What needs to be done:
Extract, exactly as written, all lines of the material below from the line that includes "before = set(bpy.data.objects)" through its last line.

Supplied material:
--- begin ---
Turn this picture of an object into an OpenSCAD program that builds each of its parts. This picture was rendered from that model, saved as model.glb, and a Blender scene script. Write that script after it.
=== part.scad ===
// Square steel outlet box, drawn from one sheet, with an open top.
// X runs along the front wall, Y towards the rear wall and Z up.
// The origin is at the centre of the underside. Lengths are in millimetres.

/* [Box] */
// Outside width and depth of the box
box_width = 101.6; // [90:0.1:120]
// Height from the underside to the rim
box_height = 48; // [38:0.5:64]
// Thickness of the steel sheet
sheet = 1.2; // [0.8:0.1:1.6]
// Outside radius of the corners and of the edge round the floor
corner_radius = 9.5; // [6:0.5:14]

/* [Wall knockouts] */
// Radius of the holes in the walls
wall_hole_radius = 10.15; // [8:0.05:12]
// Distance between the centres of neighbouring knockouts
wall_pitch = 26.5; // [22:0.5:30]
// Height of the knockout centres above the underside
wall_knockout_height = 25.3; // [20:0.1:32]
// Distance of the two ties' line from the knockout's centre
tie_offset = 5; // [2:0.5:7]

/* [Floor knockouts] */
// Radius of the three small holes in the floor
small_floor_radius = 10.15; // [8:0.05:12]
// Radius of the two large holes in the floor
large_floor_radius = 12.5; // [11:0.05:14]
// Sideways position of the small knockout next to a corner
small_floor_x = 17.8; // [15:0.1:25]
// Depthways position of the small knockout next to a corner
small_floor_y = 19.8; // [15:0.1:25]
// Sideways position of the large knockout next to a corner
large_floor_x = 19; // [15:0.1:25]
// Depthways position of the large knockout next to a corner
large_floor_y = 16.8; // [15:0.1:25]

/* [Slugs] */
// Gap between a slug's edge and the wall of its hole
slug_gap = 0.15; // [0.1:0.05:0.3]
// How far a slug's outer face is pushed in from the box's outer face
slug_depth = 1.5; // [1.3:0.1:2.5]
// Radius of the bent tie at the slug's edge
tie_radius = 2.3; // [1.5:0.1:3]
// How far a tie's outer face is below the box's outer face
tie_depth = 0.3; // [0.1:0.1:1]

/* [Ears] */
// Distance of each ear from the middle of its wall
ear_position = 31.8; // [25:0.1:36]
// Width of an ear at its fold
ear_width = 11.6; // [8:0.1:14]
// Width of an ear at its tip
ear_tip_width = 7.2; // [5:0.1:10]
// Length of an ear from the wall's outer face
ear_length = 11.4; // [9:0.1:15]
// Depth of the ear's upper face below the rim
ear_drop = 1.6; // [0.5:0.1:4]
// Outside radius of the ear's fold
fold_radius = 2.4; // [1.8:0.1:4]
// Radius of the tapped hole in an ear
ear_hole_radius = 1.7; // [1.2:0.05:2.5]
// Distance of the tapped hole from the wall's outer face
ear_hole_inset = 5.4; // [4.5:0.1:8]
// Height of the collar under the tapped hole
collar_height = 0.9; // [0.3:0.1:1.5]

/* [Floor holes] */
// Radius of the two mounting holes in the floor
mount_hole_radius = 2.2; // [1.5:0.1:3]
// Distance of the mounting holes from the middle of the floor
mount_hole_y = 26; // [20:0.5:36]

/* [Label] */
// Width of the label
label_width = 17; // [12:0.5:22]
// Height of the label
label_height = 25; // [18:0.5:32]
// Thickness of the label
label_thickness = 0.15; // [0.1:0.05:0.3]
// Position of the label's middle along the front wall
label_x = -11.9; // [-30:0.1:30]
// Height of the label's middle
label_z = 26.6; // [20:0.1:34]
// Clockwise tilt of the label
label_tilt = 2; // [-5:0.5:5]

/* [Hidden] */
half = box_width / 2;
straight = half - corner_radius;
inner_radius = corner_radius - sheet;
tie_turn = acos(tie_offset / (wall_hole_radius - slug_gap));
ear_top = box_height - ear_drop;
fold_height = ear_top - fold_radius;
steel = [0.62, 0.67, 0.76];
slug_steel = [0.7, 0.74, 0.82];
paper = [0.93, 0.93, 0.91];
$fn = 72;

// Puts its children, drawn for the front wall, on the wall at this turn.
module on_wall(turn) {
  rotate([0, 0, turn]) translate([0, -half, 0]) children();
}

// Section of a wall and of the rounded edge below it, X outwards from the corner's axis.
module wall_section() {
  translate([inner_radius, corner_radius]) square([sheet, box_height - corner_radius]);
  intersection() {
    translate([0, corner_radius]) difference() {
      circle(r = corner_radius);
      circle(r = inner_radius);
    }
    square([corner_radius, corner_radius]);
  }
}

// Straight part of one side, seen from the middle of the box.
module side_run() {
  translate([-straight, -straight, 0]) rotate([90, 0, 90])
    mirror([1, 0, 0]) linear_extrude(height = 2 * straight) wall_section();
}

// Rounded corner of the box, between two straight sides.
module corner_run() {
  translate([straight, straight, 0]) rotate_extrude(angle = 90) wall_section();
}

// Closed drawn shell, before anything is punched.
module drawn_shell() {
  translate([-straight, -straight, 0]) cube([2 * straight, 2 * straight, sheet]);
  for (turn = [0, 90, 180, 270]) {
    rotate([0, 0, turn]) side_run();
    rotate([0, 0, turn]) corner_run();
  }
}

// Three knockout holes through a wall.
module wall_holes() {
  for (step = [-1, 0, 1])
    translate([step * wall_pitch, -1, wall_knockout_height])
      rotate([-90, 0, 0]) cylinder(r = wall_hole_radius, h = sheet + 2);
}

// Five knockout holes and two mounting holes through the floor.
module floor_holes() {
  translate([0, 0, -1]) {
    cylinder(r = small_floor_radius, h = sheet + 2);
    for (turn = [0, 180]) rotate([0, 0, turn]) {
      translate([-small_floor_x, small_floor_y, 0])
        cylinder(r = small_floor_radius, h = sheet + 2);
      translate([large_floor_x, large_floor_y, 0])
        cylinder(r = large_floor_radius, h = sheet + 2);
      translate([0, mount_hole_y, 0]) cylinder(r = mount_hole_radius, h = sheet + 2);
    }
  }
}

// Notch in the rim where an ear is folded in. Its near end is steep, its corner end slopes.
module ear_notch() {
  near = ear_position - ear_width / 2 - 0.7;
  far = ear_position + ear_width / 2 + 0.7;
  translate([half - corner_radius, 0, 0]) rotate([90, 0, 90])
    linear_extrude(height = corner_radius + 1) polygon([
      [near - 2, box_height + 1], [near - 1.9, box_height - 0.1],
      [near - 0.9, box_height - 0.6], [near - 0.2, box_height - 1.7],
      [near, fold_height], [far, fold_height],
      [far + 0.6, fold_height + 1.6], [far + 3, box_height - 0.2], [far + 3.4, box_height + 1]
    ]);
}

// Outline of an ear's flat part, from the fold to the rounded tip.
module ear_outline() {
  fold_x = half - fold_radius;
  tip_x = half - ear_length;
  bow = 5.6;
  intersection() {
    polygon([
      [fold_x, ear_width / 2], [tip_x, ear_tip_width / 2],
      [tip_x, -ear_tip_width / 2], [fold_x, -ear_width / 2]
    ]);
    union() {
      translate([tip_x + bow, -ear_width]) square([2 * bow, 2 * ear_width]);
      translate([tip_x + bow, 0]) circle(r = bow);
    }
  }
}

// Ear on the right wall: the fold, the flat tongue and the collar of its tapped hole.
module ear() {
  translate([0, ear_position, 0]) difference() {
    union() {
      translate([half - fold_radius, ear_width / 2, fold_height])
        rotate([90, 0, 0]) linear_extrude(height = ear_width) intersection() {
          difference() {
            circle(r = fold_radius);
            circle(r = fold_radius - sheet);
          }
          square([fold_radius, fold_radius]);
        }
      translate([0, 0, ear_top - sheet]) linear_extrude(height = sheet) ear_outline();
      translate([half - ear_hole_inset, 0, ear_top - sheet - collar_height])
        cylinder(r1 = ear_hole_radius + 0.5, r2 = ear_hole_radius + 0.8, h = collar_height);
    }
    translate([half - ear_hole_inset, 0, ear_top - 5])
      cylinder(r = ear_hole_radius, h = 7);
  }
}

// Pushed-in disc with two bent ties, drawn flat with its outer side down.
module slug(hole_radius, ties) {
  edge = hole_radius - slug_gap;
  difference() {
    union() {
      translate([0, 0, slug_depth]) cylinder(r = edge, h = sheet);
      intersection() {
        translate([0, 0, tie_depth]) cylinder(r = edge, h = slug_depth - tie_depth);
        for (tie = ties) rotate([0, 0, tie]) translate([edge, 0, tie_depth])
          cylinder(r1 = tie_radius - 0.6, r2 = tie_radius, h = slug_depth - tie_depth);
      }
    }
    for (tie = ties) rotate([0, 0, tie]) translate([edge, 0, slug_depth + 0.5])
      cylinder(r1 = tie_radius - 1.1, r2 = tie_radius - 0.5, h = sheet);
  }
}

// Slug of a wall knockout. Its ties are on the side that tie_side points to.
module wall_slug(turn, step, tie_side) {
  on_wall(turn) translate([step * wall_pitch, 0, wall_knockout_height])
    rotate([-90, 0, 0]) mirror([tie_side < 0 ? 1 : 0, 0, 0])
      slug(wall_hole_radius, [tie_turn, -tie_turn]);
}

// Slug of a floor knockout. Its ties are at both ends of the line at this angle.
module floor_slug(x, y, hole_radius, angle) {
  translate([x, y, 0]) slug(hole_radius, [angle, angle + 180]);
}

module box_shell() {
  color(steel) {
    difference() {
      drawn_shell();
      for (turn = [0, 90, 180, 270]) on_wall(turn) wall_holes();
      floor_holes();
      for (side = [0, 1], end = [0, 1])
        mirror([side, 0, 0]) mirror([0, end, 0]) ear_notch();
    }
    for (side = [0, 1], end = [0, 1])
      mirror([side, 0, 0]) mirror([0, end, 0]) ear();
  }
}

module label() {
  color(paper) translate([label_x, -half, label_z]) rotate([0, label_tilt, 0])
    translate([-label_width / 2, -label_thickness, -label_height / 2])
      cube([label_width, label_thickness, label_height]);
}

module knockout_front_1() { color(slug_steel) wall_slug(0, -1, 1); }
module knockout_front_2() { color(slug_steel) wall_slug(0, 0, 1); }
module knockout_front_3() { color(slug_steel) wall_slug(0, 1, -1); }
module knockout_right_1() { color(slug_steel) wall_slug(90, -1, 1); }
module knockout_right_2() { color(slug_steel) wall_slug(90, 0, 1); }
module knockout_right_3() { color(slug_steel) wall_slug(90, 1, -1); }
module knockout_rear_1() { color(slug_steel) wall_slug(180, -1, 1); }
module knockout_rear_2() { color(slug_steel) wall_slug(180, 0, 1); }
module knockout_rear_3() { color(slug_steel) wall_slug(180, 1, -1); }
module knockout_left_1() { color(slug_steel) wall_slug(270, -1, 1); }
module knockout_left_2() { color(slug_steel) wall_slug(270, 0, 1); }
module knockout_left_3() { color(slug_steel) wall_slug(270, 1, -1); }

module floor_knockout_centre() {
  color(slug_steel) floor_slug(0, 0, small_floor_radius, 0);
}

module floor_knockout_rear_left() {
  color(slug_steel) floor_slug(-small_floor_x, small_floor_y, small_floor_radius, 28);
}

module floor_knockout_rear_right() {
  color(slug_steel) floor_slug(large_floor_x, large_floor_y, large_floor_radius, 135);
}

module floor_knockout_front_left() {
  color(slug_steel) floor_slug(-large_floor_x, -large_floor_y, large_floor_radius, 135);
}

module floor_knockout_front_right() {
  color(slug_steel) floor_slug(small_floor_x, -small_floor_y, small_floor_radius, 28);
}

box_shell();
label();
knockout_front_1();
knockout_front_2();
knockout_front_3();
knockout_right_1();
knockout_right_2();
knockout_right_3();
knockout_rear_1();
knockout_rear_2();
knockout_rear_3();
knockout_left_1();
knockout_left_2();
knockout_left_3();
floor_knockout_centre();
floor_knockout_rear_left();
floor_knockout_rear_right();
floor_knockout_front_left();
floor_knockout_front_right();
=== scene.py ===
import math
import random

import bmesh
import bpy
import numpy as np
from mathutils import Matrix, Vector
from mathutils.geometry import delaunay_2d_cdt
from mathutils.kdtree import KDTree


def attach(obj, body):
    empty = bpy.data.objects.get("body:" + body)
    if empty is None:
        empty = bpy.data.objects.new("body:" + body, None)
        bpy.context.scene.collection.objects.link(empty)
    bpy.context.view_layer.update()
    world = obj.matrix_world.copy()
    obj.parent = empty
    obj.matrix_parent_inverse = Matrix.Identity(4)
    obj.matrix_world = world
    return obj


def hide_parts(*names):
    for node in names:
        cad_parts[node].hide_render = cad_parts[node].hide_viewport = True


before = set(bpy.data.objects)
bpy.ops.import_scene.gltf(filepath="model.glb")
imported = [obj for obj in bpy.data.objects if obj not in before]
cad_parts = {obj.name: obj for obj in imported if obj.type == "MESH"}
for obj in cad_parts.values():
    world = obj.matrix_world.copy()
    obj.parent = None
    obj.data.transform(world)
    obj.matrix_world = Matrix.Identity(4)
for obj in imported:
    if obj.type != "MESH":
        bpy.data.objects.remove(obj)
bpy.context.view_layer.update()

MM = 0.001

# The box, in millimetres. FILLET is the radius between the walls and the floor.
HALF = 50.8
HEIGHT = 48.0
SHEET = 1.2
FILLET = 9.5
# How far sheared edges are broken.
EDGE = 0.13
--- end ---
Expected output:
before = set(bpy.data.objects)
bpy.ops.import_scene.gltf(filepath="model.glb")
imported = [obj for obj in bpy.data.objects if obj not in before]
cad_parts = {obj.name: obj for obj in imported if obj.type == "MESH"}
for obj in cad_parts.values():
    world = obj.matrix_world.copy()
    obj.parent = None
    obj.data.transform(world)
    obj.matrix_world = Matrix.Identity(4)
for obj in imported:
    if obj.type != "MESH":
        bpy.data.objects.remove(obj)
bpy.context.view_layer.update()

MM = 0.001

# The box, in millimetres. FILLET is the radius between the walls and the floor.
HALF = 50.8
HEIGHT = 48.0
SHEET = 1.2
FILLET = 9.5
# How far sheared edges are broken.
EDGE = 0.13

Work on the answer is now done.